[Given data]:

* * * *

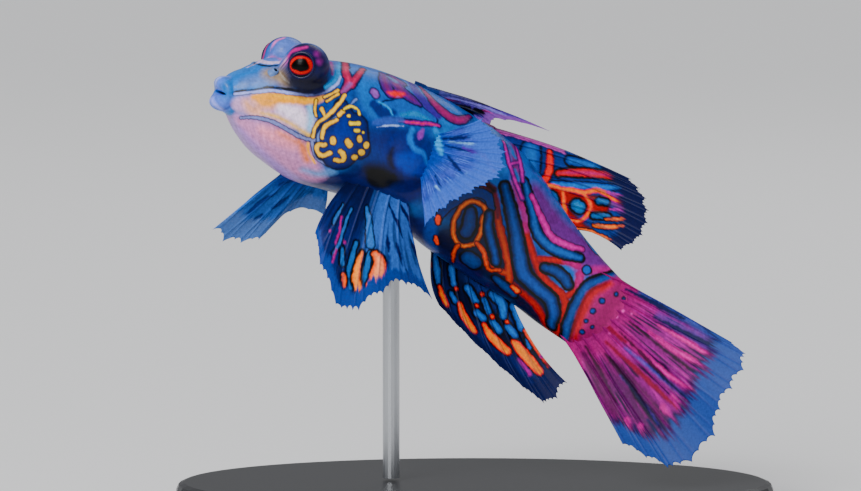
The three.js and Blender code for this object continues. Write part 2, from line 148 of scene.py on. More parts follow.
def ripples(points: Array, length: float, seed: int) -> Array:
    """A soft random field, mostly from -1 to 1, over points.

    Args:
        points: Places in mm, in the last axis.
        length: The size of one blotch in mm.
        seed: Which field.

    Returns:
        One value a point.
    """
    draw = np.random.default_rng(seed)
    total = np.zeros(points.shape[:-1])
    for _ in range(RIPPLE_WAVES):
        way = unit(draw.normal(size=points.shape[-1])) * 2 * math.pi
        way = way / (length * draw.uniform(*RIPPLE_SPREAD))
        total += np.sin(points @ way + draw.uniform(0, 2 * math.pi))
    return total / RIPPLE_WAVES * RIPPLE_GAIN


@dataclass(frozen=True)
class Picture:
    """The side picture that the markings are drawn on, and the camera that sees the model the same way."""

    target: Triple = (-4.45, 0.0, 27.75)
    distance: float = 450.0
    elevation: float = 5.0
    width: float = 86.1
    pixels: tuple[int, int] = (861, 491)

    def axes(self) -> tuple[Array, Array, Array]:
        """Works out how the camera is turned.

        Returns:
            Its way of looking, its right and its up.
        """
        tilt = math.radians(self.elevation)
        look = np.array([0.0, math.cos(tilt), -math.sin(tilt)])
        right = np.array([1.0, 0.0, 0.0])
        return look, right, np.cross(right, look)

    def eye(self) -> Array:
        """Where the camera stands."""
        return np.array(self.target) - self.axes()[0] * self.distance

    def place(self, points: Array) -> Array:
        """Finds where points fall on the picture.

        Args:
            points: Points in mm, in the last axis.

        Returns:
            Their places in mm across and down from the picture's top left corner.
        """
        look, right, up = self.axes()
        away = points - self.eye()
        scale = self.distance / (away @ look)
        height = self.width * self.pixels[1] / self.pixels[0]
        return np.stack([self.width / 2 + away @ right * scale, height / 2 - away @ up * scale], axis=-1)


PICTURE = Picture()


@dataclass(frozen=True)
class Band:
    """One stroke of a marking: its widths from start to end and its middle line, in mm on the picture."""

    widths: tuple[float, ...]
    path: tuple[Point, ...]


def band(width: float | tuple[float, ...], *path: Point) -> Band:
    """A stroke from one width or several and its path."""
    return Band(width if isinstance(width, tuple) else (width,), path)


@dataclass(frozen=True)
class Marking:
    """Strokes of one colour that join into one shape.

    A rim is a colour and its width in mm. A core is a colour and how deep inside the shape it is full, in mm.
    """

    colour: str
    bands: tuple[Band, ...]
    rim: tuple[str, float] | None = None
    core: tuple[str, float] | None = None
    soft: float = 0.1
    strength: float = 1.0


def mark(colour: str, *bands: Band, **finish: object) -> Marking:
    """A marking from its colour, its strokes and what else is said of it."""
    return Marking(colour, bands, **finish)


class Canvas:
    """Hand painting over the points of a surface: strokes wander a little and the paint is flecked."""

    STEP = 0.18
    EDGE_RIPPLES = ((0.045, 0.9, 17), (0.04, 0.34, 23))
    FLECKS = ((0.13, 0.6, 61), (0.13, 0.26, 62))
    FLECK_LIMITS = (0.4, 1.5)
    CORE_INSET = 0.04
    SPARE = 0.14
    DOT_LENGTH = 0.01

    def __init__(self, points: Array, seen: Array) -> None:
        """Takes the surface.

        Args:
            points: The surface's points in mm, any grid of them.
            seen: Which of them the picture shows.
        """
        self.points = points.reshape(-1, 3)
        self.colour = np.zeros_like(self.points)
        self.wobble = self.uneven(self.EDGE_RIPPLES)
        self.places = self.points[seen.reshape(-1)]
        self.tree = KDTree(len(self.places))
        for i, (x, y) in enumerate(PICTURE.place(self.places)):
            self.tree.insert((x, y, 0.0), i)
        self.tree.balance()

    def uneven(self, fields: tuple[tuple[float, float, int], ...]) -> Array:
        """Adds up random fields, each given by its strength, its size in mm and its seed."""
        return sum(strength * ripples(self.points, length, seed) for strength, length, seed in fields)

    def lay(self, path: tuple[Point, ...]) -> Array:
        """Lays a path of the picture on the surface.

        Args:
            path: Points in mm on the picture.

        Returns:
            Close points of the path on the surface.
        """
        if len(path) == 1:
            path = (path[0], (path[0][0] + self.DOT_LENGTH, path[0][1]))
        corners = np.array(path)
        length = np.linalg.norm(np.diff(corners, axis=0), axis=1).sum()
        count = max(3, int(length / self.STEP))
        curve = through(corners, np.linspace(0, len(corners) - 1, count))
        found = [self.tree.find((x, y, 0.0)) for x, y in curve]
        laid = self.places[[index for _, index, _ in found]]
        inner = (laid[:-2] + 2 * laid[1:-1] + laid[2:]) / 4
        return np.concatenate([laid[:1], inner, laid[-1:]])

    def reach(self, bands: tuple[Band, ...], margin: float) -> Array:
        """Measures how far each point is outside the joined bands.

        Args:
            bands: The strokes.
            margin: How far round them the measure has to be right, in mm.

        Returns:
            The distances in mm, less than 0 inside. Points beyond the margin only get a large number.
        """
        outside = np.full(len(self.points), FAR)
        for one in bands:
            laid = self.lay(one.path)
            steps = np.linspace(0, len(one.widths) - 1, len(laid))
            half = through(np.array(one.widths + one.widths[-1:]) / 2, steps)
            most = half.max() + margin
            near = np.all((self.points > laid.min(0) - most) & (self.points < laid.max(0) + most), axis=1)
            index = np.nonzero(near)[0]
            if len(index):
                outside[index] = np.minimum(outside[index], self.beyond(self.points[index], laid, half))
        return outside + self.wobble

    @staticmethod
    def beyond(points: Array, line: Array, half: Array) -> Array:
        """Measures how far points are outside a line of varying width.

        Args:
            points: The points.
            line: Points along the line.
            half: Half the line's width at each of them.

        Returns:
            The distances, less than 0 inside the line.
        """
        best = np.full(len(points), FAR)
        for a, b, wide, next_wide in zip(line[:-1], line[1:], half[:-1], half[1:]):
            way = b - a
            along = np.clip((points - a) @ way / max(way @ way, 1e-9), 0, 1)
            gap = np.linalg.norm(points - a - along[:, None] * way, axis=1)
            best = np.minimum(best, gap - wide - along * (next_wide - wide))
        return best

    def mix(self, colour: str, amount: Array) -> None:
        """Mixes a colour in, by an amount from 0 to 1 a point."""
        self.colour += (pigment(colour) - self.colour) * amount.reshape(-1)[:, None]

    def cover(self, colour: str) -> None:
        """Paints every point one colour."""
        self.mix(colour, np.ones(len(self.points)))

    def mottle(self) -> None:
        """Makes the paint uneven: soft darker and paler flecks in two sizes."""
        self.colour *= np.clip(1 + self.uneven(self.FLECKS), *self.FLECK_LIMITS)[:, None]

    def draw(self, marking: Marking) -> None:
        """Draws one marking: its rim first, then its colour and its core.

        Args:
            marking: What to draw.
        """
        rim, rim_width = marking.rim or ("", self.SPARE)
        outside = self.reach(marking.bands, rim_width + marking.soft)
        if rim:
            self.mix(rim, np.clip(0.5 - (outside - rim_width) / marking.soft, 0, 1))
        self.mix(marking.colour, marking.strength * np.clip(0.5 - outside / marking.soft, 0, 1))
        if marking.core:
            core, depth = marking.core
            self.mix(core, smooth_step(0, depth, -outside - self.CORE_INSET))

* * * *

[The task]:
Give again, word for word, the lines of the listing, starting at its first line and ending with the line containing "1, over points.".

[Finished task]:
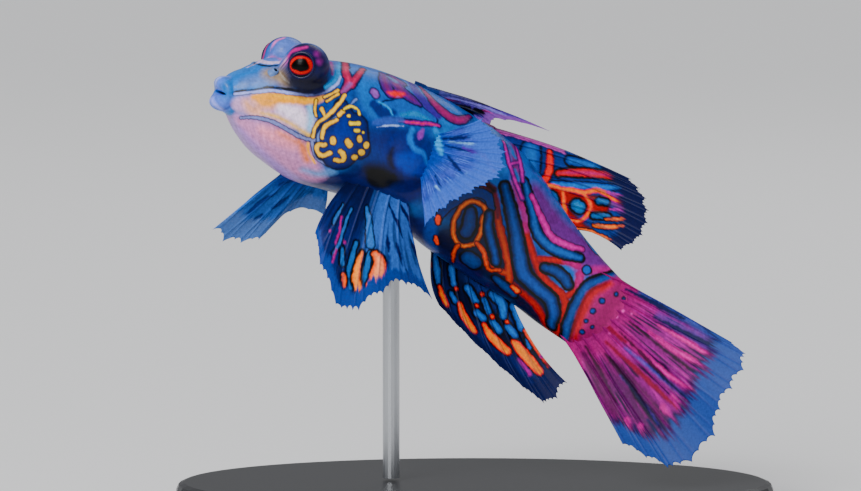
The three.js and Blender code for this object continues. Write part 2, from line 148 of scene.py on. More parts follow.
def ripples(points: Array, length: float, seed: int) -> Array:
    """A soft random field, mostly from -1 to 1, over points.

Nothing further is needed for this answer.